Nach den Grundsätzen von Treu und Glauben (§ 242 BGB) kann auch diese allgemeine Ermächtigung der Klägerin aber nicht so zu verstehen sein, dass die Klägerin zu einem derart weitreichenden. Nachtrag, wie dem vom 22.07.2021, ermächtigt ist.
§ 16 Abs. 2 Satz 2 WEG stellt einen Grundsatz auf, der allgemeine Gültigkeit hat und nur durch eine Vereinbarung der Wohnungseigentümer bzw. eine von Anfang an vorgesehene Regelung in Teilungserklärung oder Gemeinschaftsordnung abbedungen werden kann. Mit Nachtrag vom 22.07.2021 hat die Klägerin die gesetzliche Befugnis des § 16 Abs. 2 Satz 2 WEG aber im Nachhinein einseitig gestrichen, sodass die Mehrheit der übrigen Wohnungseigentümer künftig gehindert wird, von dieser Regelung Gebrauch zu machen, während die Klägerin als einzelne Wohnungseigentümerin unabhängig von jeglicher Willensbildung der übrigen Wohnungseigentümer eine Änderung durch Urkundennachtrag bewirken könnte.

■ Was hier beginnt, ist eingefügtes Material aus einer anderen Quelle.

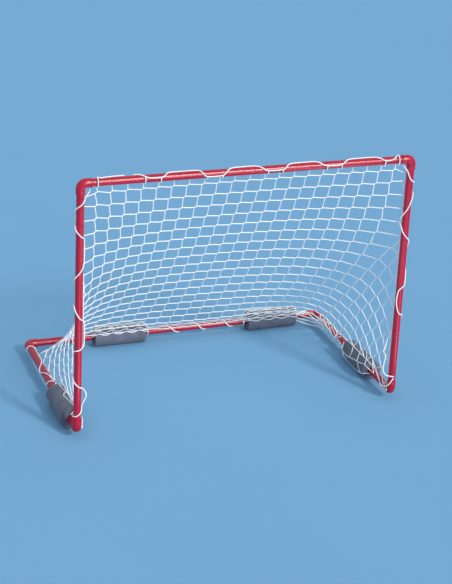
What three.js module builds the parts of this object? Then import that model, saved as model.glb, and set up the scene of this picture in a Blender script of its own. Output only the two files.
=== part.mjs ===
// Floating water polo goal: a closed loop of pipe with six elbows, four foam floats,
// a net and its lacing cords. Millimetres. X runs across the mouth, Y from the mouth to
// the rear, Z up. The part stands on its floats.
import * as THREE from 'three';

// Frame, from pipe axis to pipe axis
const MOUTH_WIDTH = 1192.5;
const MOUTH_HEIGHT = 900;
const GOAL_DEPTH = 720;
const PIPE_DIAMETER = 26.7;
const PIPE_WALL = 2.9;

// Elbows
const ELBOW_DIAMETER = 31.6;
const ELBOW_REACH = 38.1;
const SOCKET_DEPTH = 20;
const BEND_RADIUS = 17.6;

// Floats: the middle of each is a share of its rail, from the rail's middle at the rear
// and from the mouth at the sides
const FLOAT_DIAMETER = 76;
const FLOAT_LENGTH = 203;
const REAR_LEFT_FLOAT_SHARE = -0.197;
const REAR_RIGHT_FLOAT_SHARE = 0.332;
const LEFT_SIDE_FLOAT_SHARE = 0.254;
const RIGHT_SIDE_FLOAT_SHARE = 0.381;

// Net: sheet size, twine, and where its side flaps leave the posts and end on the side rails
const TWINE = 3.8;
const FIRST_ROW_DROP = 35;
const FLAP_START = 400;
const FLAP_START_DROP = 310;
const FLAP_REAR_END = 620;
const NET_SLACK_SHARE = 1.0108;
const MESH_COLUMNS = 22;
const MESH_ROWS = 17;
const CROSS_PULL_SHARE = 0.25;
const WEIGHT_SHARE = 0.01;
const JOIN_SHARE = 0.3;
const RELAX_SHARE = 1.9;
const SETTLE_SWEEPS = 3000;
const MITRE_LEAST_SHARE = 0.4;

// Directions, in degrees round each pipe, in which the net's edge cord lies
const CROSSBAR_EDGE_ANGLE = -60;
const POST_EDGE_ANGLE = 0;
const SIDE_RAIL_EDGE_ANGLE = 0;
const SIDE_FLOAT_EDGE_ANGLE = 55;
const REAR_RAIL_EDGE_ANGLE = 35;

// Lacing cord
const LACING_DIAMETER = 4.2;
const LIFT_HALF_ANGLE = 24;
const LIFT_FADE_ANGLE = 34;
const STEP_ANGLE = 38;
const ALONG_SHARE = 0.3;

// Clearances
const SEAT_GAP = 0.3;
const FLOAT_BORE_GAP = 0.5;
const NET_GAP = 0.6;
const CORD_GAP = 0.3;

// Facets
const PIPE_SIDES = 16;
const FLOAT_SIDES = 24;
const CORD_SIDES = 8;
const BEND_STEPS = 4;

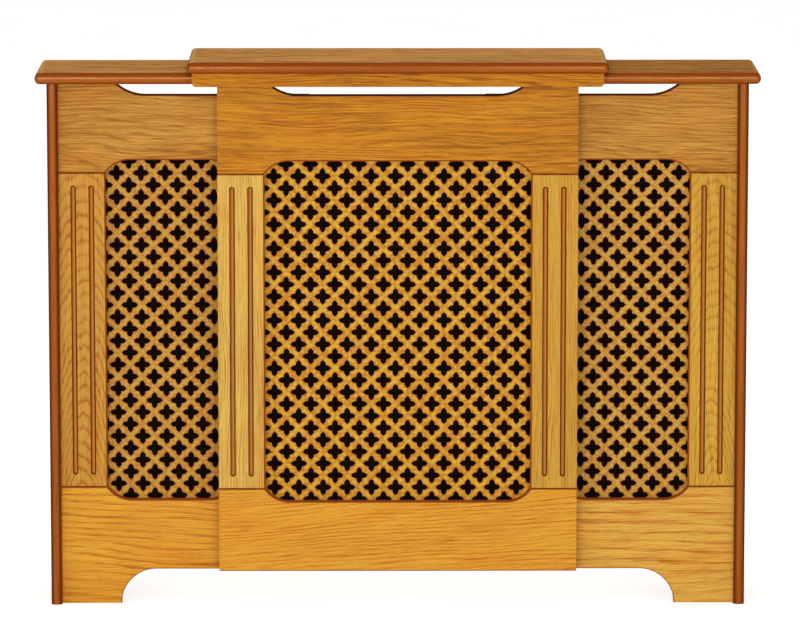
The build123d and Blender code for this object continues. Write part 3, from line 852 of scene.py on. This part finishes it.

Auch wenn sich die Wohnungseigentümer auf die weitreichend vorgesehene Ermächtigung für die Klägerin eingelassen haben, als sie in Kenntnis von Teilungserklärung und Gemeinschaftsordnung die Sondereigentumseinheiten erwarben, mussten sie nicht erwarten, dass es der Klägerin möglich sein würde, gesetzliche Grundkonzeptionen durch einfachen Nachtrag zur Teilungserklärung abzubedingen. Zumal dieser Nachteil offensichtlich gegen die Mehrheit der Wohnungseigentümer, zumindest in der hier streitgegenständlichen Untergemeinschaft, erfolgt ist.
Es erscheint also zu weitreichend, dass die Klägerin einseitig eine gesetzliche Grundkonzeption abbedingen kann, und dies auch noch mit der Folge, dass die Eigentümergemeinschaft die so geschaffene Änderung nur mit Einstimmigkeit wieder beseitigen kann.
3.4. Aufgrund der Ermächtigungen der Klägerin in Teilungserklärung und Gemeinschaftsordnung mag sie im Außenverhältnis als Bevollmächtigte der Eigentümer auftreten können und das Gericht verkennt nicht, dass der Nachtrag vom 22.07.2021 im Grundbuch inzwischen eingetragen ist und dadurch eine gewisse Außenwirkung entfaltet.
Im hiesigen Rechtsstreit stehen sich die Klägerin und die Gemeinschaft der Wohnungseigentümergemeinschaft gegenüber. Zumindest in diesem Verhältnis muss es angesichts der vorgenannten Überlegungen der Klägerin aber verwehrt bleiben, sich auf den Nachtrag vom 22.07.2021 zu berufen. Die Klägerin hat auch nicht die Stellung einer gutgläubigen Erwerberin (vgl. § 892 BGB). Sie hat Kenntnis von sämtlichen Umständen der Entstehung des Nachtrags vom 22.07.2021, die zur dargestellten gerichtlichen Bewertung als treuwidrig führen.
Eine gerichtliche Kontrolle des Nachtrags vom 22.07.2021 muss an dieser Stelle auch möglich sein (also inzident im Rahmen einer Beschlussanfechtungsklage). Denn der Nachtrag selbst unterliegt nicht ohne weiteres einer gerichtlichen Überprüfung und ist durch notarielle Urkunde, veranlasst durch die Klägerin allein unter Berufung auf die ihr erteilte Ermächtigung, entstanden.
4. Nach alledem erweist sich der angefochtene Beschluss nicht als nichtig. Die klägerseits geltend gemachten Anfechtungsgründe führen auch nicht zur Ungültigerklärung des Beschlusses.
Weitere Anfechtungsgründe hat die Klägerin innerhalb der Begründungsfrist des § 45 Satz 1 WEG nicht vorgetragen. Der Lebenssachverhalt, aus dem sich Anfechtungsgründe ergeben sollen, muss sich zumindest in seinen wesentlichen Kern aus den innerhalb der Frist eingegangenen Schriftsätzen selbst ergeben; ein Nachschieben von Gründen ist auch ausgeschlossen (vgl. BGH, Urteil vom 16.01.2009, Az.: V ZR 74/08).
1. Die Kostenentscheidung beruht auf § 91 ZPO.
2. Die Entscheidung über die vorläufige Vollstreckbarkeit hinsichtlich der Kosten hat ihre Rechtsgrundlage in §§ 708 Nr. 11, 711 ZPO.